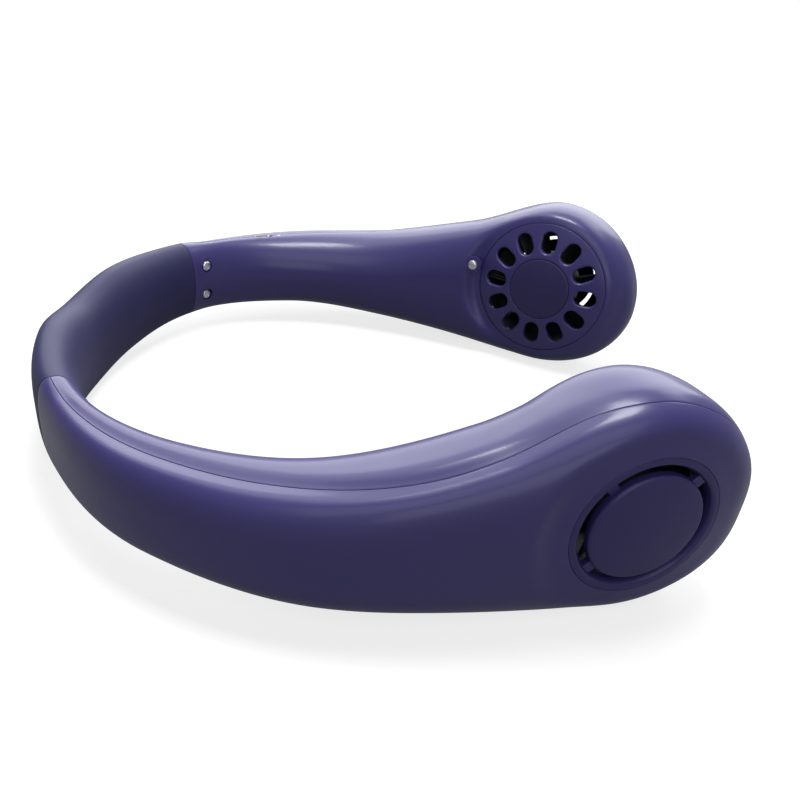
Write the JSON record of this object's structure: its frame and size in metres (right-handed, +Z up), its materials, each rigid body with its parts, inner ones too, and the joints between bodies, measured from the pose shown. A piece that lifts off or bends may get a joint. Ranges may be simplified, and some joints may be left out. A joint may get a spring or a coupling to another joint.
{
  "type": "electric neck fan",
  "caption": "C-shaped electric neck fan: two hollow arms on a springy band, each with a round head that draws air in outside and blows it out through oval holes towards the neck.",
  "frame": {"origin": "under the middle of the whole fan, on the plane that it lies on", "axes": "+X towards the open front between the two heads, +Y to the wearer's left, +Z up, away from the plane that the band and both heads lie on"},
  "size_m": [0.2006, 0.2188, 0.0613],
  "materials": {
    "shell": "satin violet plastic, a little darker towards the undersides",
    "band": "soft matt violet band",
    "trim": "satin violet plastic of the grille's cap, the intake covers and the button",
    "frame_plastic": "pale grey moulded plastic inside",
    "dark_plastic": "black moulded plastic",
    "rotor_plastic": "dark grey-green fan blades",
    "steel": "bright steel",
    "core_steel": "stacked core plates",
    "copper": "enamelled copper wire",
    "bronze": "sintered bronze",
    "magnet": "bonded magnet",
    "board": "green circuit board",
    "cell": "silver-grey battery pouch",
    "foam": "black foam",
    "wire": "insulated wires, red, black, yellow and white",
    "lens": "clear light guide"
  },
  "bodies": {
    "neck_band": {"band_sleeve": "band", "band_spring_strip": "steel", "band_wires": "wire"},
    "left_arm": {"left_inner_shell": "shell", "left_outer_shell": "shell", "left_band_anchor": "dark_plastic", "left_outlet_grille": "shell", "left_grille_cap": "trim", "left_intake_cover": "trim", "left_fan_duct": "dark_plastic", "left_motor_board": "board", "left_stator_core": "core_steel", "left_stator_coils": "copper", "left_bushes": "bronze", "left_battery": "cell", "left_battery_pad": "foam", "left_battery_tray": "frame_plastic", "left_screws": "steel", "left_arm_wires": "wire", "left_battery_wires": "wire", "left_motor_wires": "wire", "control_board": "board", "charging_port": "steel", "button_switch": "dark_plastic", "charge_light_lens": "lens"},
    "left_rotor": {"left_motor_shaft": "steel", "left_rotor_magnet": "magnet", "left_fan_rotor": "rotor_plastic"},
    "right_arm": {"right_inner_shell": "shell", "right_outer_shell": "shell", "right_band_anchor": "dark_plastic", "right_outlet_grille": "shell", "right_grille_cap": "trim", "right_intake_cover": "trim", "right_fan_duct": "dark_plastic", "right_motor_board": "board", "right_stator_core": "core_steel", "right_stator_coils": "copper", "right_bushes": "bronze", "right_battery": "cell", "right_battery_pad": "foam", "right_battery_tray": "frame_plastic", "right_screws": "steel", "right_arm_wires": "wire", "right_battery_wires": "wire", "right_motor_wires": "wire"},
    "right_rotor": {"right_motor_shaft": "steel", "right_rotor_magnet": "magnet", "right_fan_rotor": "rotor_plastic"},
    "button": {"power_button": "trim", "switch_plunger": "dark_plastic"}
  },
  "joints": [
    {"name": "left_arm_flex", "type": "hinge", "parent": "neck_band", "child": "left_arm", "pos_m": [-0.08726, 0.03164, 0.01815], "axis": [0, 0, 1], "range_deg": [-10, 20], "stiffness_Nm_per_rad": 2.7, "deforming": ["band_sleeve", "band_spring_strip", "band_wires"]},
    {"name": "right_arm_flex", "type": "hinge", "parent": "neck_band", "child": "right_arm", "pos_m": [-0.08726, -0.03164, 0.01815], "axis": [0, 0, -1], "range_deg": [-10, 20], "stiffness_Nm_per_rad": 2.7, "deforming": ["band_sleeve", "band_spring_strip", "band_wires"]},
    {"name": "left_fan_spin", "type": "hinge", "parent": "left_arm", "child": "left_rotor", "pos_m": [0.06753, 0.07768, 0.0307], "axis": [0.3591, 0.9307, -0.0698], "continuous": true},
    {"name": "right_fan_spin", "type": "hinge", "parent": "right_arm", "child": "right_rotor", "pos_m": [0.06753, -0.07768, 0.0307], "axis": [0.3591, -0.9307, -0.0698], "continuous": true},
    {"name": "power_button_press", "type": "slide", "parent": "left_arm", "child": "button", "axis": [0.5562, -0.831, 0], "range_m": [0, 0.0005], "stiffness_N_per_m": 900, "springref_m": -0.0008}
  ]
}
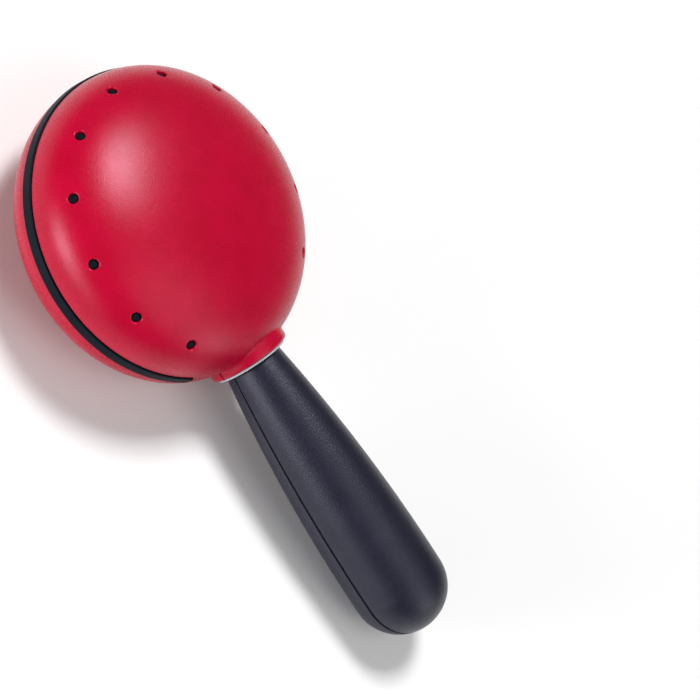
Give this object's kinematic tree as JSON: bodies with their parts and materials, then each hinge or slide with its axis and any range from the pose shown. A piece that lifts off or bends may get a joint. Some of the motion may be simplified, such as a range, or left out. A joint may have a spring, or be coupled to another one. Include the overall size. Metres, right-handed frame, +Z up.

- Task requirements -
Go through the listing and copy all of it exactly.

- Reply -
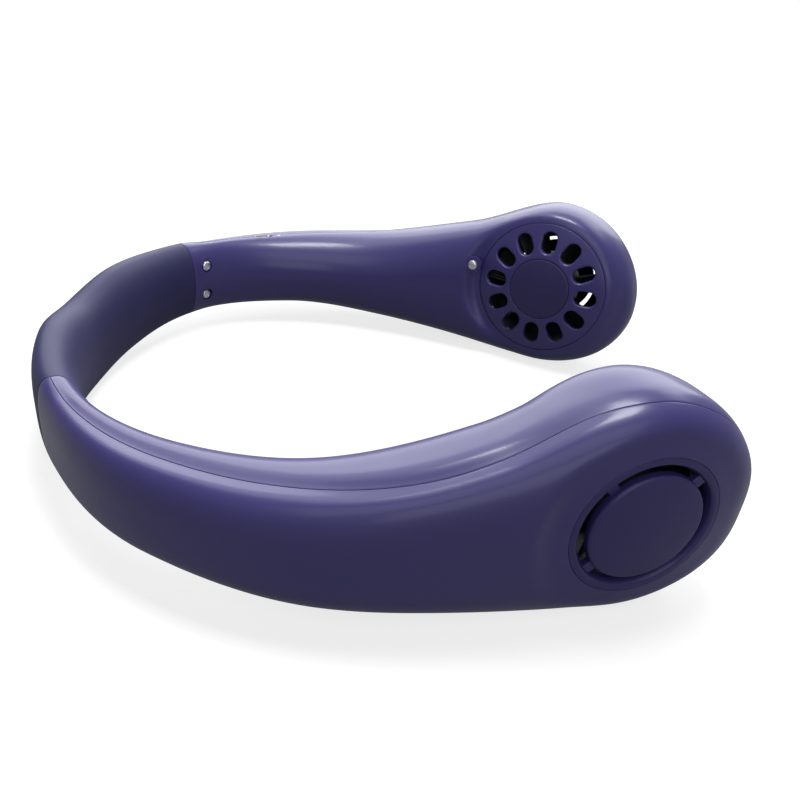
Write the JSON record of this object's structure: its frame and size in metres (right-handed, +Z up), its materials, each rigid body with its parts, inner ones too, and the joints between bodies, measured from the pose shown. A piece that lifts off or bends may get a joint. Ranges may be simplified, and some joints may be left out. A joint may get a spring or a coupling to another joint.
{
  "type": "electric neck fan",
  "caption": "C-shaped electric neck fan: two hollow arms on a springy band, each with a round head that draws air in outside and blows it out through oval holes towards the neck.",
  "frame": {"origin": "under the middle of the whole fan, on the plane that it lies on", "axes": "+X towards the open front between the two heads, +Y to the wearer's left, +Z up, away from the plane that the band and both heads lie on"},
  "size_m": [0.2006, 0.2188, 0.0613],
  "materials": {
    "shell": "satin violet plastic, a little darker towards the undersides",
    "band": "soft matt violet band",
    "trim": "satin violet plastic of the grille's cap, the intake covers and the button",
    "frame_plastic": "pale grey moulded plastic inside",
    "dark_plastic": "black moulded plastic",
    "rotor_plastic": "dark grey-green fan blades",
    "steel": "bright steel",
    "core_steel": "stacked core plates",
    "copper": "enamelled copper wire",
    "bronze": "sintered bronze",
    "magnet": "bonded magnet",
    "board": "green circuit board",
    "cell": "silver-grey battery pouch",
    "foam": "black foam",
    "wire": "insulated wires, red, black, yellow and white",
    "lens": "clear light guide"
  },
  "bodies": {
    "neck_band": {"band_sleeve": "band", "band_spring_strip": "steel", "band_wires": "wire"},
    "left_arm": {"left_inner_shell": "shell", "left_outer_shell": "shell", "left_band_anchor": "dark_plastic", "left_outlet_grille": "shell", "left_grille_cap": "trim", "left_intake_cover": "trim", "left_fan_duct": "dark_plastic", "left_motor_board": "board", "left_stator_core": "core_steel", "left_stator_coils": "copper", "left_bushes": "bronze", "left_battery": "cell", "left_battery_pad": "foam", "left_battery_tray": "frame_plastic", "left_screws": "steel", "left_arm_wires": "wire", "left_battery_wires": "wire", "left_motor_wires": "wire", "control_board": "board", "charging_port": "steel", "button_switch": "dark_plastic", "charge_light_lens": "lens"},
    "left_rotor": {"left_motor_shaft": "steel", "left_rotor_magnet": "magnet", "left_fan_rotor": "rotor_plastic"},
    "right_arm": {"right_inner_shell": "shell", "right_outer_shell": "shell", "right_band_anchor": "dark_plastic", "right_outlet_grille": "shell", "right_grille_cap": "trim", "right_intake_cover": "trim", "right_fan_duct": "dark_plastic", "right_motor_board": "board", "right_stator_core": "core_steel", "right_stator_coils": "copper", "right_bushes": "bronze", "right_battery": "cell", "right_battery_pad": "foam", "right_battery_tray": "frame_plastic", "right_screws": "steel", "right_arm_wires": "wire", "right_battery_wires": "wire", "right_motor_wires": "wire"},
    "right_rotor": {"right_motor_shaft": "steel", "right_rotor_magnet": "magnet", "right_fan_rotor": "rotor_plastic"},
    "button": {"power_button": "trim", "switch_plunger": "dark_plastic"}
  },
  "joints": [
    {"name": "left_arm_flex", "type": "hinge", "parent": "neck_band", "child": "left_arm", "pos_m": [-0.08726, 0.03164, 0.01815], "axis": [0, 0, 1], "range_deg": [-10, 20], "stiffness_Nm_per_rad": 2.7, "deforming": ["band_sleeve", "band_spring_strip", "band_wires"]},
    {"name": "right_arm_flex", "type": "hinge", "parent": "neck_band", "child": "right_arm", "pos_m": [-0.08726, -0.03164, 0.01815], "axis": [0, 0, -1], "range_deg": [-10, 20], "stiffness_Nm_per_rad": 2.7, "deforming": ["band_sleeve", "band_spring_strip", "band_wires"]},
    {"name": "left_fan_spin", "type": "hinge", "parent": "left_arm", "child": "left_rotor", "pos_m": [0.06753, 0.07768, 0.0307], "axis": [0.3591, 0.9307, -0.0698], "continuous": true},
    {"name": "right_fan_spin", "type": "hinge", "parent": "right_arm", "child": "right_rotor", "pos_m": [0.06753, -0.07768, 0.0307], "axis": [0.3591, -0.9307, -0.0698], "continuous": true},
    {"name": "power_button_press", "type": "slide", "parent": "left_arm", "child": "button", "axis": [0.5562, -0.831, 0], "range_m": [0, 0.0005], "stiffness_N_per_m": 900, "springref_m": -0.0008}
  ]
}
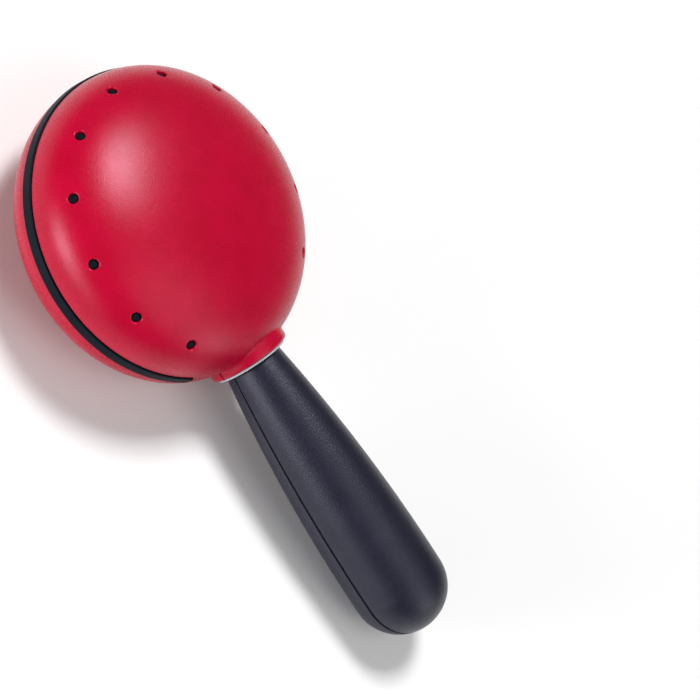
Give this object's kinematic tree as JSON: bodies with their parts and materials, then each hinge or slide with its axis and any range from the pose shown. A piece that lifts off or bends may get a joint. Some of the motion may be simplified, such as a range, or left out. A joint may have a spring, or be coupled to another one. Include the overall size. Metres, right-handed frame, +Z up.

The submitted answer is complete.